To do:
Reproduce, without any change, the span of lines from the opening of the records below to the line containing "return np.concatenate([paths, pole[:, None]], axis=1)", inclusive.

┏━━

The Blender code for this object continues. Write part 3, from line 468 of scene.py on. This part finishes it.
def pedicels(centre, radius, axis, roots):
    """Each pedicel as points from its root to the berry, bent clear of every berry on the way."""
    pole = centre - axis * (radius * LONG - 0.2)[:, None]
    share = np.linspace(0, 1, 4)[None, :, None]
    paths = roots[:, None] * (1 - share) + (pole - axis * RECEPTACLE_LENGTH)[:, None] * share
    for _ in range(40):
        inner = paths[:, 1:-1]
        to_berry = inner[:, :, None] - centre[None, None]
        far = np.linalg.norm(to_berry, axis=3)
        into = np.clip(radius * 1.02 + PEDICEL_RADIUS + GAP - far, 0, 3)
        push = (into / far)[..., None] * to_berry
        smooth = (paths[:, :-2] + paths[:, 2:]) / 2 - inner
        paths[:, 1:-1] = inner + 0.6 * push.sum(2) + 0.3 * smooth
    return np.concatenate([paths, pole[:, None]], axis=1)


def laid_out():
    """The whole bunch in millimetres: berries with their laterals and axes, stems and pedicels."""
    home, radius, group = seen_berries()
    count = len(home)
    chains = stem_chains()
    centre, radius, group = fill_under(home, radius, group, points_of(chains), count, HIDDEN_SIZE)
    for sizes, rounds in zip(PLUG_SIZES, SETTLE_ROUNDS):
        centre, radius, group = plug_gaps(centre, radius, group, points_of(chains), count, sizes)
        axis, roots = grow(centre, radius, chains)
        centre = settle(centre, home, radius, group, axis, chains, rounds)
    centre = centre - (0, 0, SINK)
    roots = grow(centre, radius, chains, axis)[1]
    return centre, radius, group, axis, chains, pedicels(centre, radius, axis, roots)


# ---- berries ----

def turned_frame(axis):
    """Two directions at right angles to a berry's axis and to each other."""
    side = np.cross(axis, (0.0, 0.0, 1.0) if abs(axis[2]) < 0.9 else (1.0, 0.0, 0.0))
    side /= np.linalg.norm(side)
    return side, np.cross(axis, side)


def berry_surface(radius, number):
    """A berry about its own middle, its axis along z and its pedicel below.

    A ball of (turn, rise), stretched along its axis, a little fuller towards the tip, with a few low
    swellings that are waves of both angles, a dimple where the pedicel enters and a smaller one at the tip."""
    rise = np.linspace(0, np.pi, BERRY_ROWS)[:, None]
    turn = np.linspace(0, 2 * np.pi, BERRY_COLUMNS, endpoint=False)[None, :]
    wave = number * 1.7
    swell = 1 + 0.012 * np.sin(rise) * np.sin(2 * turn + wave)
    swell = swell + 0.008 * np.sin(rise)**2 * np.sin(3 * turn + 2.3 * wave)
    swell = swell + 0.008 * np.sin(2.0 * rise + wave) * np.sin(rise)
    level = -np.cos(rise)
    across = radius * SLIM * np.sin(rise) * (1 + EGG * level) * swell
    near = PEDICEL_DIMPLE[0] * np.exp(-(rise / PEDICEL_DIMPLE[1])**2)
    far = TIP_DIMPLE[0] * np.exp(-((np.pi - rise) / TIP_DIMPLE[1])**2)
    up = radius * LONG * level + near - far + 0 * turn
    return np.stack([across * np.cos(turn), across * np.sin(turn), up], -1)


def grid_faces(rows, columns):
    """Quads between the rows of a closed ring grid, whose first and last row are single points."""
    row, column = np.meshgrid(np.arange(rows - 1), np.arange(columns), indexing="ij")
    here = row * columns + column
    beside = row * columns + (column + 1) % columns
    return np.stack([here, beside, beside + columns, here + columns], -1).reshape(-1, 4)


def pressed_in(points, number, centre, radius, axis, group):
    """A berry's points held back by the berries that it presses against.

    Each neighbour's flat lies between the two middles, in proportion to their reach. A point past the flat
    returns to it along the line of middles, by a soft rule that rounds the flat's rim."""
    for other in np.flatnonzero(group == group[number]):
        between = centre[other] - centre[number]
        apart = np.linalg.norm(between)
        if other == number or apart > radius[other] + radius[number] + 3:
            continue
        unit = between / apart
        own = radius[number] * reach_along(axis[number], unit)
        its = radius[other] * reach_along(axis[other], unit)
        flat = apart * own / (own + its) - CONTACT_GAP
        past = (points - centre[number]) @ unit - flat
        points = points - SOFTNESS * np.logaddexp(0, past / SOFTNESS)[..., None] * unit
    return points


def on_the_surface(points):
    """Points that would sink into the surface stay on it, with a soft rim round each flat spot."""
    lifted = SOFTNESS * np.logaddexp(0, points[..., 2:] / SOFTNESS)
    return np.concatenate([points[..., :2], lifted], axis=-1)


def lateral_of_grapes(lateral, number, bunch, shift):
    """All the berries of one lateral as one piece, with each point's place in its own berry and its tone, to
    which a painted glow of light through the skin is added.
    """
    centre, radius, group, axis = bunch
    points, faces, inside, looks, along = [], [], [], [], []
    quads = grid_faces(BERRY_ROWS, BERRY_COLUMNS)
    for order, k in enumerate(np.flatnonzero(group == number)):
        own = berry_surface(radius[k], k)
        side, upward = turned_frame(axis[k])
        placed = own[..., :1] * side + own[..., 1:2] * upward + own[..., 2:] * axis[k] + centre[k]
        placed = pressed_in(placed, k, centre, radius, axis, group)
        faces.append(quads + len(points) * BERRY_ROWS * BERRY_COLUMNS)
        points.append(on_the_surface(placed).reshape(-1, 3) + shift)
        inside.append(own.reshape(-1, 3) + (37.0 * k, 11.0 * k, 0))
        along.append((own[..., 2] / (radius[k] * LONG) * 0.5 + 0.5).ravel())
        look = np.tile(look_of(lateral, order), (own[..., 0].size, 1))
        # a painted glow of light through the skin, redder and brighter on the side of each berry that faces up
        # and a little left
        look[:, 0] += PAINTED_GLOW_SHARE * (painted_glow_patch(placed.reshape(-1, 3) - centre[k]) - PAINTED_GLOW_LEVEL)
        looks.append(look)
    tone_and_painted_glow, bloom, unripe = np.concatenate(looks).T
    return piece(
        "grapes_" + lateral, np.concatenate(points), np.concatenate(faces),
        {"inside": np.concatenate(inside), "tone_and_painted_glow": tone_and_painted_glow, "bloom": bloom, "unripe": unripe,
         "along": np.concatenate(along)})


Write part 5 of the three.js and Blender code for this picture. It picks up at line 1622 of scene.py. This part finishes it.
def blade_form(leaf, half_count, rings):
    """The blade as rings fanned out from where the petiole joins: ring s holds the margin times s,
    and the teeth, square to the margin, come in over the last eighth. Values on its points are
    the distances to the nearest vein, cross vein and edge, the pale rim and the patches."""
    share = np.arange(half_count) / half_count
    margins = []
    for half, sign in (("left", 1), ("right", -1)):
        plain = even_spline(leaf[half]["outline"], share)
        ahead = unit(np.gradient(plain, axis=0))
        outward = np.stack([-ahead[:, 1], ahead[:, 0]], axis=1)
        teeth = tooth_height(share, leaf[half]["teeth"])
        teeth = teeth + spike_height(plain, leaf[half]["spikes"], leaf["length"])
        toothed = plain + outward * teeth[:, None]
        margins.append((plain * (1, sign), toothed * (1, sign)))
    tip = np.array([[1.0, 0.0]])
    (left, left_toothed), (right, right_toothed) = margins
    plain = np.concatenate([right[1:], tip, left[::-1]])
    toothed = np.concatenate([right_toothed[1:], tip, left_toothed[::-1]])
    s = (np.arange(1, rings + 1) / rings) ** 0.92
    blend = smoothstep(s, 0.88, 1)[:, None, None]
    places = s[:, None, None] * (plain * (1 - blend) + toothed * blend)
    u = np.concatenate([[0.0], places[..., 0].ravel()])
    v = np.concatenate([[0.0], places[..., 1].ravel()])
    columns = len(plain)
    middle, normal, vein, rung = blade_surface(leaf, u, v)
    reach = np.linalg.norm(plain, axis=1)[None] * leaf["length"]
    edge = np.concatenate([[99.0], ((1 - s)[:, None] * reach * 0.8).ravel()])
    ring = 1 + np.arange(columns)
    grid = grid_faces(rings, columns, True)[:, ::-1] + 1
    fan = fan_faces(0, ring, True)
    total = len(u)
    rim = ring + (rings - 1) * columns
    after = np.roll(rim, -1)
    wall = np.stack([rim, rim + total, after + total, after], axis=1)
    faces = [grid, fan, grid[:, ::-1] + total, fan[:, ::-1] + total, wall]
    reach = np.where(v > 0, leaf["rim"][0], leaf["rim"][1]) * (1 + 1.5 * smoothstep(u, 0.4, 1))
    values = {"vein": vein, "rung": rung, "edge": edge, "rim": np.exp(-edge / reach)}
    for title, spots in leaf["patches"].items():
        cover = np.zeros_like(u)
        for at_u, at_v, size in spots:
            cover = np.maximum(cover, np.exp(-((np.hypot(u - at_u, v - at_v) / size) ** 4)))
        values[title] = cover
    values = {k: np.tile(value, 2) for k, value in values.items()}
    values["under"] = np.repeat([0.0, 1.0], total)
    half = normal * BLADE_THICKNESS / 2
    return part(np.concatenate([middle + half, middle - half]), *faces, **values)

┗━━

Correct response:
The Blender code for this object continues. Write part 3, from line 468 of scene.py on. This part finishes it.
def pedicels(centre, radius, axis, roots):
    """Each pedicel as points from its root to the berry, bent clear of every berry on the way."""
    pole = centre - axis * (radius * LONG - 0.2)[:, None]
    share = np.linspace(0, 1, 4)[None, :, None]
    paths = roots[:, None] * (1 - share) + (pole - axis * RECEPTACLE_LENGTH)[:, None] * share
    for _ in range(40):
        inner = paths[:, 1:-1]
        to_berry = inner[:, :, None] - centre[None, None]
        far = np.linalg.norm(to_berry, axis=3)
        into = np.clip(radius * 1.02 + PEDICEL_RADIUS + GAP - far, 0, 3)
        push = (into / far)[..., None] * to_berry
        smooth = (paths[:, :-2] + paths[:, 2:]) / 2 - inner
        paths[:, 1:-1] = inner + 0.6 * push.sum(2) + 0.3 * smooth
    return np.concatenate([paths, pole[:, None]], axis=1)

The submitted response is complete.